Наконец – мы внутри. В темноте ничего не видно; слышно только, как стонет Лев Михайлович 233 233 Лев Михайлович Сухотин (1879-1948) – историк, литературовед. Член Общества истории и древностей российских при Московском университете. Участник Белого движения на Юге России. В Белграде с 1920; преподаватель Первой русско-сербской гимназии, директор Русско-сербской женской гимназии (1930-1941), автор сербских и русских учебников истории. Состоял членом Союза русских писателей и журналистов, Русского археологического общества, Русского научного института в Белграде.
, ударившись головой о потолок, и жалуется Алексей Григорьевич, не зная, куда ему деть длинные ноги. Весел только один гимназист Миша 234 234 Миша – Михаил Львович Сухотин (1904-?) – гимназист Первой русско-сербской гимназии в Белграде, окончил ее в 1924 г.

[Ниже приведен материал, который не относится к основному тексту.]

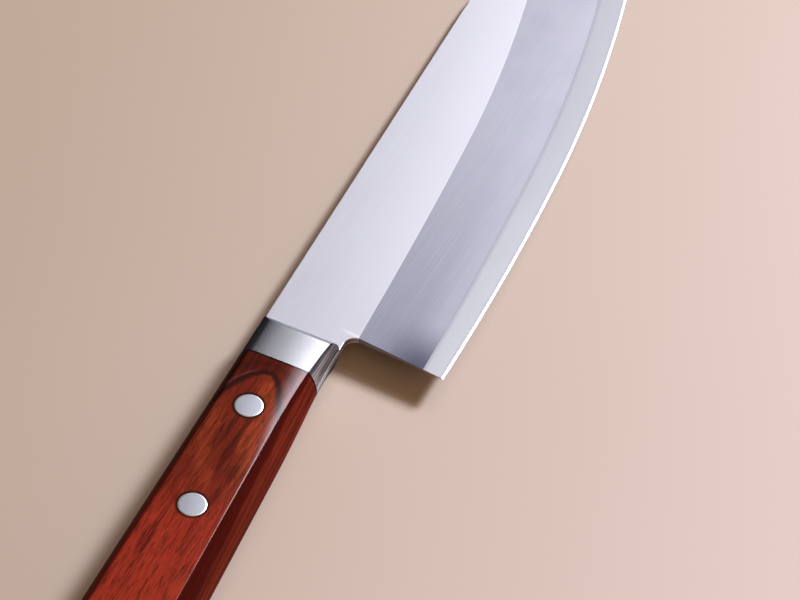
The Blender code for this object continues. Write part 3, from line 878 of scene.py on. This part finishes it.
class Finish(Wiring):
    """A material under construction on one Principled shader."""

    def __init__(self, name, **constants):
        super().__init__(bpy.data.materials.new(name), "Principled BSDF")
        self.feed(**constants)

    def place(self, scale=(1, 1, 1), turn=0.0):
        """The knife's own X, Y and Z in millimetres, turned about Z, and stretched by a scale."""
        where = self.node("ShaderNodeTexCoord", {}, {}, "Object")
        away = self.node("ShaderNodeVectorMath", {"operation": "SUBTRACT"}, (where, tuple(RESTING_PLACE)))
        turns = (0, -RESTING_TURN, turn)
        upright = self.node("ShaderNodeMapping", {}, (away, (0, 0, 0), turns, (1 / MM,) * 3))
        return self.node("ShaderNodeVectorMath", {"operation": "MULTIPLY"}, (upright, scale))

    def noise(self, scale, detail=2.0, roughness=0.5, distortion=0.0, turn=0.0):
        """Noise about 0 to 1, with scale cells to a millimetre in each direction."""
        names = ("Vector", "Scale", "Detail", "Roughness", "Distortion")
        values = (self.place(scale, turn), 1.0, detail, roughness, distortion)
        return self.node("ShaderNodeTexNoise", {"noise_dimensions": "3D"}, dict(zip(names, values)), "Fac")

    def attribute(self, name):
        return self.node("ShaderNodeAttribute", {"attribute_name": name}, {}, "Vector")

    def from_rivet(self):
        """Distance to the axis of the nearest rivet in millimetres."""
        x, y, _ = self.parts(self.place())
        offsets = [(x - along, y - up) for along, up in (rivet_centres() / MM).tolist()]
        near = [(along * along + up * up) ** 0.5 for along, up in offsets]
        return near[0].least(near[1]).least(near[2])

    def facing(self):
        """The three numbers of the surface's direction."""
        return self.parts(self.node("ShaderNodeNewGeometry", {}, {}, "Normal"))

    def bump(self, height, distance, strength):
        return self.node("ShaderNodeBump", {}, {"Strength": strength, "Distance": distance, "Height": height})


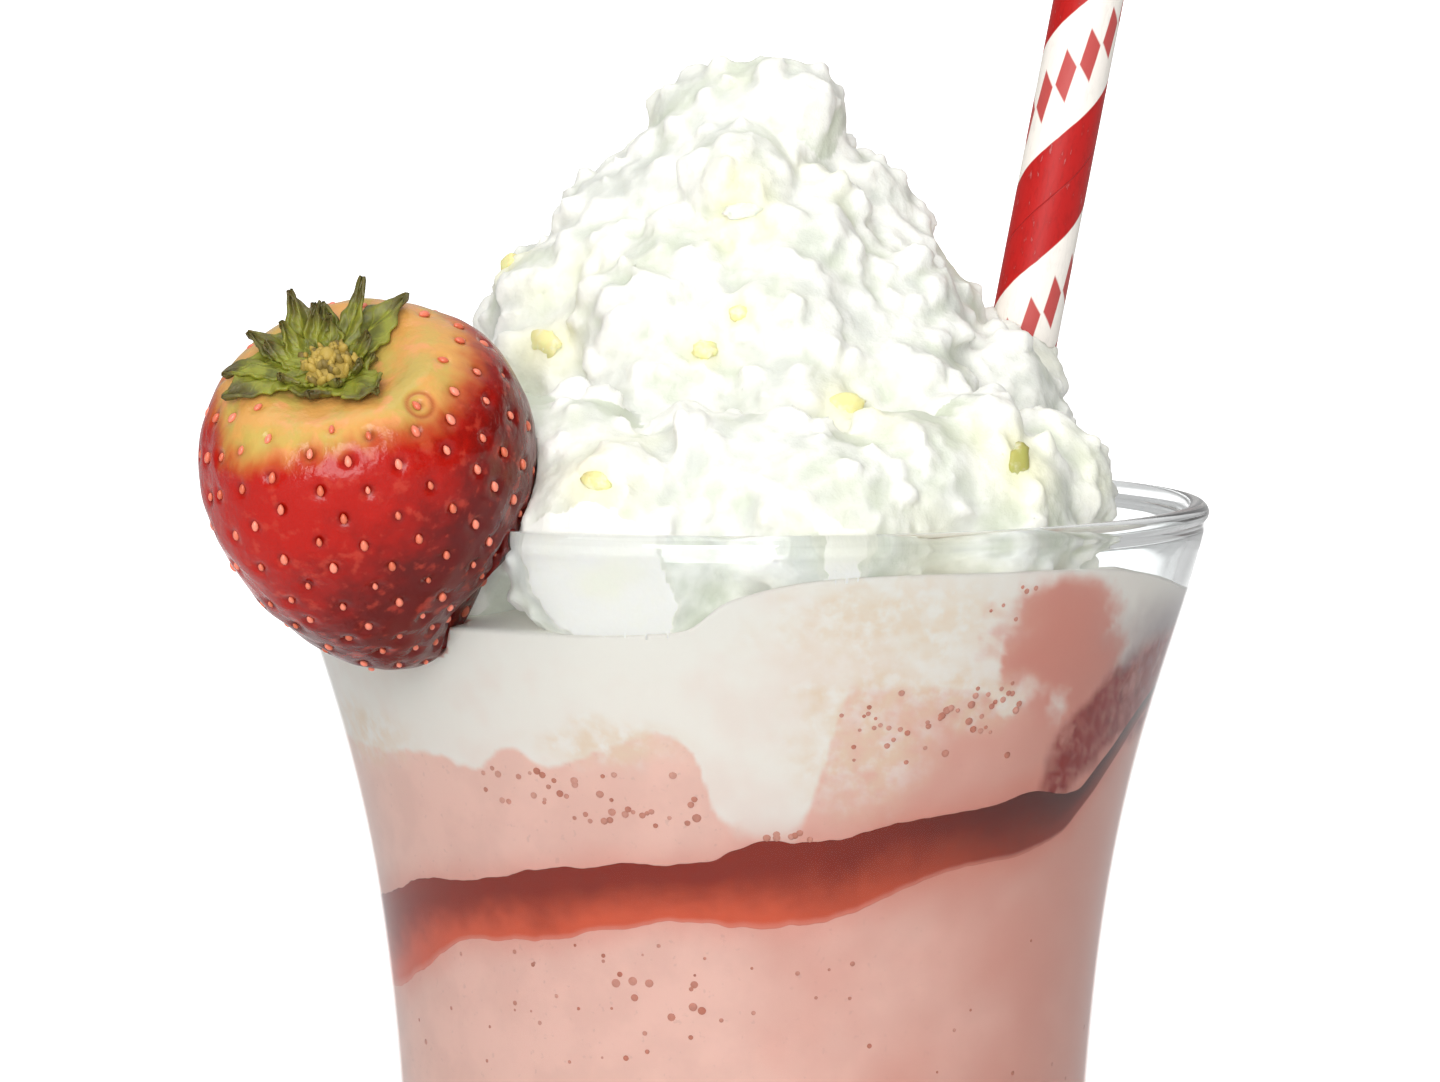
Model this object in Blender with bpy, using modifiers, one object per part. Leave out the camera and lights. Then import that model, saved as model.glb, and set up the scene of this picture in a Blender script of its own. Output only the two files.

, которому вагон как раз приходится по росту и который, по молодости лет, очевидно, придерживается формулы «чем хуже, тем лучше». А я среди глубокого мрака грустно опускаюсь на скамью, быстро вскакиваю, почувствовав под собой холодную дезинфекцию вардарской колдуньи, и сажусь снова, разостлав поверх скамьи пальто. Во мне начинает кипеть раздражение, в мыслях растет сознание совершенной бесповоротной глупости. Зачем поехал? Кто принуждал? Охридское озеро, конечно, любопытно. Но северный полюс еще любопытнее. А Эверест? Не обязан же я посещать все интересные места на земном шаре! Вот Жюль Верн, например… Ловкий парень. Сидел безвыездно дома, смотрел только в атлас, а герои его носились по земному шару, плавали, летали, сломя голову…
Да, именно, сломя голову. «За жизнь и имущество пассажиров администрация дороги не отвечает». Каково! Почему председатель раньше не предупредил?

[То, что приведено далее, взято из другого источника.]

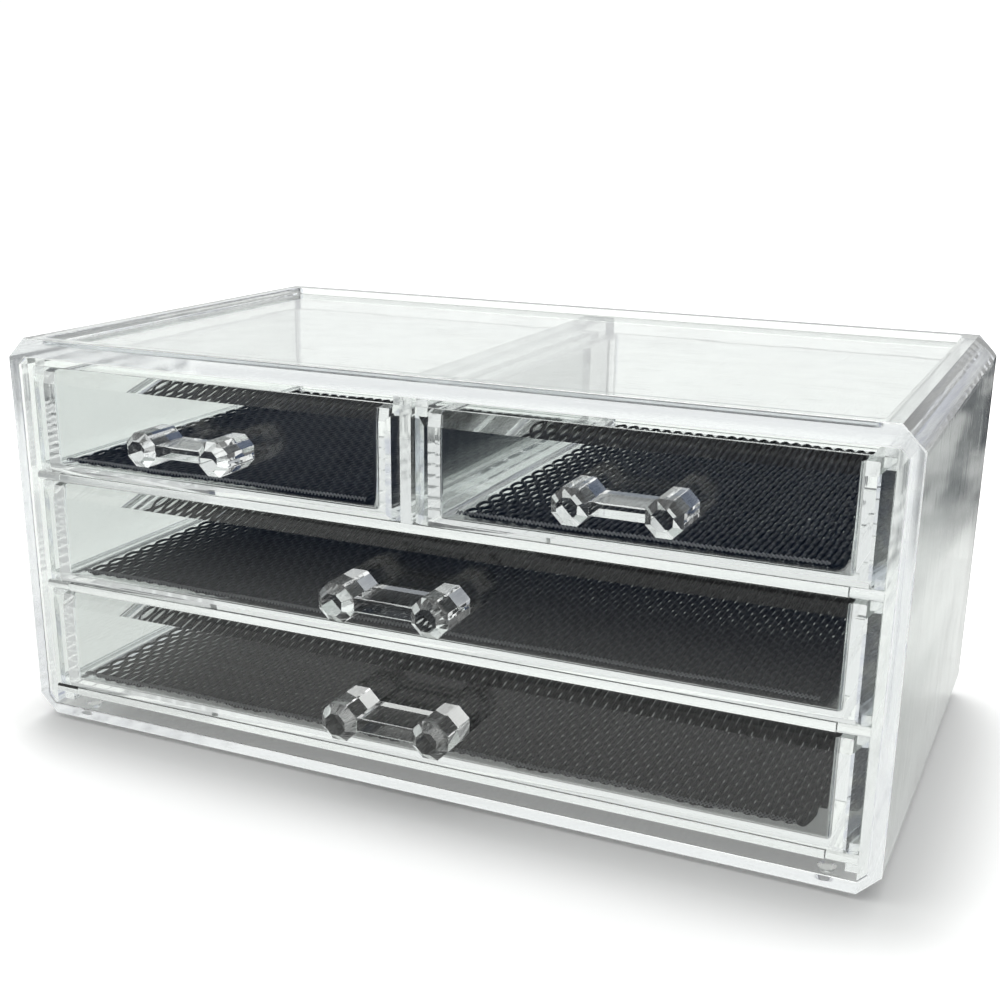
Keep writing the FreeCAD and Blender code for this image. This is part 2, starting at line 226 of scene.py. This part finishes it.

– Эй, эй, послушайте! – кричит из темноты Ананий Алексеевич группе крестьян, входящей в вагон. – Сюда не можно! Забранено!
От крестьян нам удается освободиться. Но от купцов, скоплянскаго студента и какой-то македонской барышни, едущей в Тетово, – нет. Барышня молча втащила корзину, зажгла огромную свечу и села среди наших экскурсантов, держа пылающий факел в руках.
– Зачем вам свеча, мадемуазель? – грустно спрашивает по-сербски сидящий напротив Лев Михайлович, которому несколько капель стеарина уже упало на костюм. – При этом огне нельзя будет заснуть…
– И не надо, – с решительностью отвечает барышня, подозрительно оглядывая нашу компанию. – Кто вас знает, кто вы такие. Может быть – нахалы?
Я только теперь, при свете свечи, вижу убогую внутренность вагона. Клетушка, поставленная прямо на товарную платформу, с крошечными окнами, без сеток и полок для багажа. Нет сомнения, что даже в Ноевом ковчеге были если не полки, то хотя бы небольшие крючки, на которые можно повесить плащ. А тут – ничего. Как мы проедем в этой обстановке целые сутки, со скрюченными ногами, с выпрямленными спинами, давя, толкая друг друга во время хода поезда?
Мрачно выглядываю в окно, чтобы вдохнуть немного свежего воздуха. И вижу против себя взволнованное лицо русского беженца в казачьей папахе.